[Dataset items]
------------------------------------------------------------
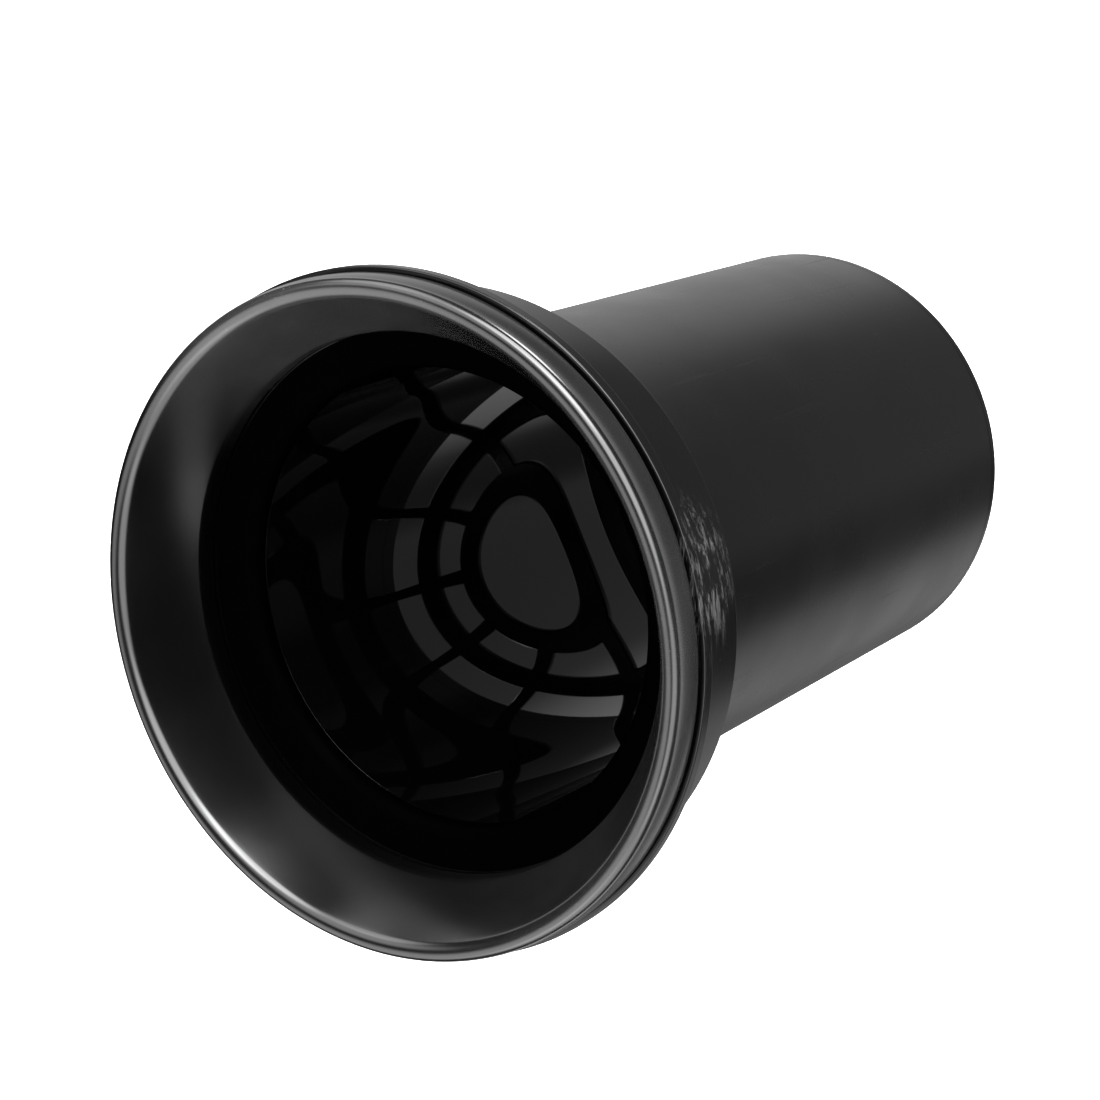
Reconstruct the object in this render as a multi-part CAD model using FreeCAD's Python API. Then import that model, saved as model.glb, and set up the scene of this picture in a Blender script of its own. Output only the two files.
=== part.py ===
import FreeCAD, Part
import math
import os

# Flared speaker port: a bell mouth set in a baffle collar, a straight tube and a grille in its tail.
# Millimetres. The tube's axis is Y, the mouth looks along -Y and +Z is up.
# The origin is on the axis, in the plane of the flange's rear face, which seats on the baffle.

# Straight tube
TUBE_RADIUS = 55.0
BORE_RADIUS = 51.0
TUBE_FRONT = 17.0
TAIL = 188.5

# Bell mouth
RIM_RADIUS = 74.0
RIM_ROUND_IN = 3.2
RIM_ROUND_OUT = 1.9
LAND_CROWN = 20.0
LAND_ANGLE = 12.0
MOUTH = -11.5
RIM_BACK = -3.8
PAD_RADIUS = 71.0
FLARE_ANGLE_RIM = 32.5
FLARE_ANGLE_THROAT = 27.5
THROAT_RADIUS = 60.2
THROAT_ROUND = 4.0
BELL_WALL = 2.2
BELL_BACK = 9.3

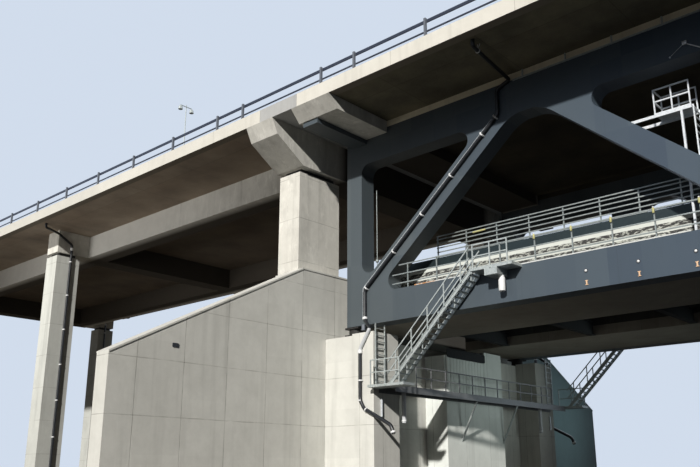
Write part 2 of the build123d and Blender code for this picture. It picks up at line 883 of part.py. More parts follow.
def railing_rail_section(inner_y, foot_z, rail_levels):
    """Cross-section of the rails of both sides, with their inner faces at inner_y."""
    for rail_level in rail_levels:
        with Locations((0, foot_z + rail_level)):
            with GridLocations(2 * inner_y + railing_rail_thickness, 0, 2, 1):
                Rectangle(railing_rail_thickness, railing_rail_depth)


def railing_length(post_count):
    """Length of a railing from the first post's outer face to the last's."""
    return (post_count - 1) * railing_pitch + railing_post_size


# Outer railings: one stretch to a bay, on the chord's top between the gussets
bay_centres = [end_node_x + bay_length * (bay + 1 / 2) for bay in range(bay_count)]
bay_post_count = pattern_count(bay_length - 2 * railing_gusset_margin, railing_pitch)
chord_railing_y = truss_half_width - railing_rail_thickness

with BuildPart() as chord_railing_posts:
    with BuildSketch(level(chord_top_z)):
        for bay_centre in bay_centres:
            railing_post_plan(bay_centre, chord_railing_y, bay_post_count)
    extrude(amount=chord_railing_height)
save(chord_railing_posts.part, "chord_railing_posts")

with BuildPart() as chord_railing_rails:
    for bay_centre in bay_centres:
        for rail_level, rail_reach in zip(chord_railing_levels, chord_railing_reaches):
            rail_length = railing_length(bay_post_count) + 2 * rail_reach
            with BuildSketch(across(bay_centre - rail_length / 2)):
                railing_rail_section(chord_railing_y, chord_top_z, [rail_level])
            extrude(amount=rail_length)
save(chord_railing_rails.part, "chord_railing_rails")

# Inner railings: one stretch to a side, on the duct walls
track_post_count = pattern_count(truss_length - 2 * railing_end_margin, railing_pitch)
track_railing_y = duct_wall_outer_y - railing_rail_thickness

with BuildPart() as track_railing_posts:
    with BuildSketch(level(duct_wall_top_z)):
        railing_post_plan(truss_centre_x, track_railing_y, track_post_count)
    extrude(amount=track_railing_height)
save(track_railing_posts.part, "track_railing_posts")

with BuildPart() as track_railing_rails:
    with BuildSketch(across(truss_centre_x - railing_length(track_post_count) / 2)):
        railing_rail_section(track_railing_y, duct_wall_top_z, track_railing_levels)
    extrude(amount=railing_length(track_post_count))
save(track_railing_rails.part, "track_railing_rails")

# Stairs: X places on them are counted from the truss's first node
stair_head_z = chord_top_z
stair_rise = stair_head_z - stair_foot_z
stair_run = stair_head_x - stair_foot_x
stair_angle = atan2(stair_rise, stair_run)
riser = stair_rise / riser_count
going = stair_run / riser_count
stair_inner_y = stair_outer_y - stair_width
stair_foot = (end_node_x + stair_foot_x, stair_foot_z)
stair_head = (end_node_x + stair_head_x, stair_head_z)


def sloping_band(lift, depth):
    """Parallelogram along the stair's slope: its top edge is lift above the line from foot to head."""
    Polygon(
        (stair_foot[0], stair_foot[1] + lift - depth),
        (stair_head[0], stair_head[1] + lift - depth),
        (stair_head[0], stair_head[1] + lift),
        (stair_foot[0], stair_foot[1] + lift),
        align=None,
    )


def stringer_band(lift, depth):
    """The same band, cut level where the stringers stand on the lower landing."""
    sloping_band(lift, depth)
    with Locations(stair_foot):
        Rectangle(stair_run, stair_rise, align=(Align.MIN, Align.MAX), mode=Mode.SUBTRACT)


# Stringers: channels whose webs hold the treads and whose flanges point away from them
stringer_drop = stringer_depth / cos(stair_angle)
flange_drop = stringer_flange_thickness / cos(stair_angle)
outer_web_y = stair_outer_y - stringer_flange_width
inner_web_y = stair_inner_y + stringer_flange_width - stringer_web
with BuildPart() as stair_stringers:
    for web_y in (outer_web_y, inner_web_y):
        with BuildSketch(near_side(web_y)):
            stringer_band(0, stringer_drop)
        extrude(amount=stringer_web)
    for flange_y in (outer_web_y, stair_inner_y):
        with BuildSketch(near_side(flange_y)):
            stringer_band(0, flange_drop)
        extrude(amount=stringer_flange_width)
        with BuildSketch(near_side(flange_y)):
            stringer_band(flange_drop - stringer_drop, flange_drop)
        extrude(amount=stringer_flange_width)
    mirror(about=Plane.XZ)
save(stair_stringers.part, "stair_stringers")

with BuildPart() as stair_treads:
    with BuildSketch(near_side(stair_inner_y + stringer_flange_width)):
        for step in range(1, riser_count):
            with Locations((stair_foot[0] + going * (step + 1 / 2), stair_foot_z + riser * step)):
                Rectangle(going - tread_thickness, tread_thickness, align=(Align.CENTER, Align.MAX))
    extrude(amount=stair_width - 2 * stringer_flange_width)
    mirror(about=Plane.XZ)
save(stair_treads.part, "stair_treads")

with BuildPart() as stair_handrails:
    for face_y in (stair_outer_y, stair_inner_y - handrail_thickness):
        with BuildSketch(near_side(face_y)):
            sloping_band(handrail_height, handrail_size / cos(stair_angle))
            sloping_band(handrail_height * mid_rail_share, handrail_size / cos(stair_angle))
            for post in range(handrail_post_count):
                share = (post + 1 / 2) / handrail_post_count
                post_length = handrail_height + stringer_depth / 2
                post_top_z = stair_foot_z + share * stair_rise + handrail_height
                with Locations((stair_foot[0] + share * stair_run, post_top_z - post_length / 2)):
                    Rectangle(handrail_size, post_length)
        extrude(amount=handrail_thickness)
    mirror(about=Plane.XZ)
save(stair_handrails.part, "stair_handrails")

# Landings at the feet and the heads of the stairs
lower_landing_outer_y = stair_outer_y + handrail_thickness
lower_landing_x = pedestal_face_x + lower_landing_length / 2
upper_landing_x = stair_head[0] + upper_landing_length / 2
with BuildPart() as lower_landings:
    with BuildSketch(near_side(stair_inner_y)):
        with Locations((lower_landing_x, stair_foot_z - landing_depth / 2)):
            Rectangle(lower_landing_length, landing_depth)
    extrude(amount=lower_landing_outer_y - stair_inner_y)
    mirror(about=Plane.XZ)
save(lower_landings.part, "lower_landings")

with BuildPart() as upper_landings:
    with BuildSketch(near_side(truss_half_width)):
        with Locations((upper_landing_x, stair_head_z)):
            Rectangle(upper_landing_length, landing_depth, align=(Align.CENTER, Align.MAX))
        with Locations((upper_landing_x, stair_head_z - landing_depth)):
            Rectangle(landing_bracket_length, landing_bracket_depth, align=(Align.CENTER, Align.MAX))
    extrude(amount=stair_outer_y - truss_half_width)
    mirror(about=Plane.XZ)
save(upper_landings.part, "upper_landings")


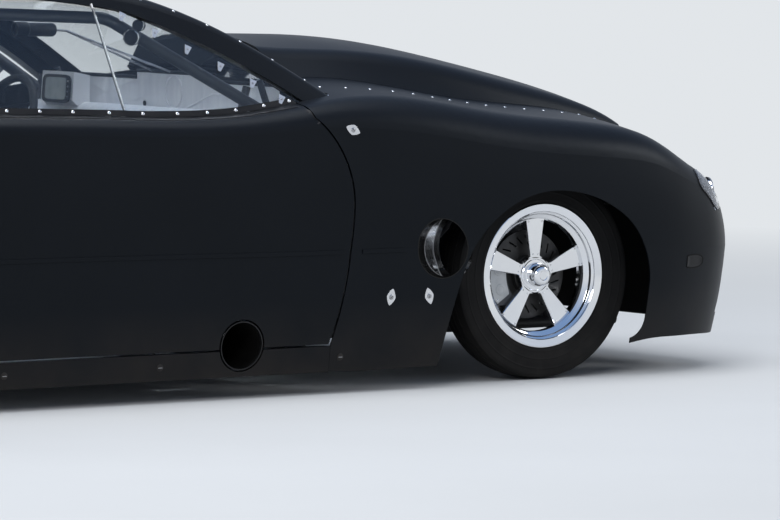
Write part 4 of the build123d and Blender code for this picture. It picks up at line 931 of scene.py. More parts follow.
class DRAGCAR_OT_brakes(bpy.types.Operator):
    """Slotted front discs and grey calipers"""

    bl_idname = "dragcar.brakes"
    bl_label = "Brakes"

    def execute(self, context):
        for side, word in ((-1, "right"), (1, "left")):
            place = wheel_place(FRONT_HUB, side)
            disc = Shape()
            disc.lathe(
                [
                    (-0.0123, 0.0), (-0.0123, 0.061), (-0.013, 0.062), (-0.034, 0.062), (-0.034, 0.084),
                    (-0.0343, 0.141), (-0.0348, 0.142), (-0.0432, 0.142), (-0.044, 0.141), (-0.044, 0.0),
                ],
                place, 96,
            )
            slots = Shape()
            for number in range(24):
                turn = place @ Matrix.Rotation(2 * math.pi * number / 24, 4, "Z")
                turn = turn @ Matrix.Translation((0.112, 0.0, -0.039)) @ Matrix.Rotation(0.55, 4, "Z")
                slots.block((-0.016, -0.0028, -0.012), (0.016, 0.0028, 0.012), turn)

            def cut(piece, slots=slots):
                tool_mesh = bpy.data.meshes.new("slots")
                tool_mesh.from_pydata([tuple(v) for v in slots.verts], [], slots.faces)
                work = bmesh.new()
                work.from_mesh(tool_mesh)
                bmesh.ops.recalc_face_normals(work, faces=work.faces)
                work.to_mesh(tool_mesh)
                work.free()
                tool = bpy.data.objects.new("slots", tool_mesh)
                bpy.context.scene.collection.objects.link(tool)
                cutter = piece.modifiers.new("slots", "BOOLEAN")
                cutter.operation = "DIFFERENCE"
                cutter.object = tool
                cutter.solver = "EXACT"
                bpy.context.view_layer.update()
                graph = bpy.context.evaluated_depsgraph_get()
                result = bpy.data.meshes.new_from_object(piece.evaluated_get(graph))
                piece.modifiers.clear()
                piece.data = result
                bpy.data.objects.remove(tool)

            disc.make(f"slotted_disc_{word}", "iron", f"wheel_front_{word}", cut=cut, angle=30.0,
                      replaces=(f"brake_disc_{word}",), slot="disc_iron")

            caliper = Shape()
            low, high = math.radians(158.0), math.radians(214.0)
            # Outer half, inner half and the bridge between them: inner and outer radius, top and bottom
            halves = [
                (0.1005, 0.1665, -0.0065, -0.0275),
                (0.1005, 0.1665, -0.0505, -0.0715),
                (0.1475, 0.1672, -0.0270, -0.0510),
            ]
            for inner, outer, top, bottom in halves:
                rows = []
                for step in range(13):
                    t = low + (high - low) * step / 12
                    squeeze = 0.006 * (abs(step - 6) / 6) ** 4
                    points = [(inner + squeeze, top), (outer - squeeze, top), (outer - squeeze, bottom),
                              (inner + squeeze, bottom)]
                    rows.append([(r * math.cos(t), r * math.sin(t), z) for r, z in points])
                caliper.grid(rows, close_columns=True, caps=True, place=place)
            for angle in (172.0, 200.0):
                t = math.radians(angle)
                spot = Matrix.Translation((0.130 * math.cos(t), 0.130 * math.sin(t), 0.0))
                caliper.lathe([(-0.008, 0.0185), (-0.0062, 0.0185), (-0.0052, 0.0172), (-0.0052, 0.012),
                               (-0.0062, 0.0112), (-0.0062, 0.0)], place @ spot, 28)
            caliper.kind = 1
            for angle in (161.5, 210.5):
                t = math.radians(angle)
                spot = place @ Vector((0.155 * math.cos(t), 0.155 * math.sin(t), -0.0065))
                caliper.dome(spot, (place.to_3x3() @ Vector((0.0, 0.0, 1.0))), 0.005, 0.003, 6)
            caliper.make(f"caliper_{word}", "caliper bright", f"knuckle_{word}_body", bevel=0.0012)
        return {"FINISHED"}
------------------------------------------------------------
Your instructions |
Begin with the line that has "Write part 2" in the listing above and end after the line that has "return (post_count - 1)"; output those lines exactly.

Written solution |
Write part 2 of the build123d and Blender code for this picture. It picks up at line 883 of part.py. More parts follow.
def railing_rail_section(inner_y, foot_z, rail_levels):
    """Cross-section of the rails of both sides, with their inner faces at inner_y."""
    for rail_level in rail_levels:
        with Locations((0, foot_z + rail_level)):
            with GridLocations(2 * inner_y + railing_rail_thickness, 0, 2, 1):
                Rectangle(railing_rail_thickness, railing_rail_depth)


def railing_length(post_count):
    """Length of a railing from the first post's outer face to the last's."""
    return (post_count - 1) * railing_pitch + railing_post_size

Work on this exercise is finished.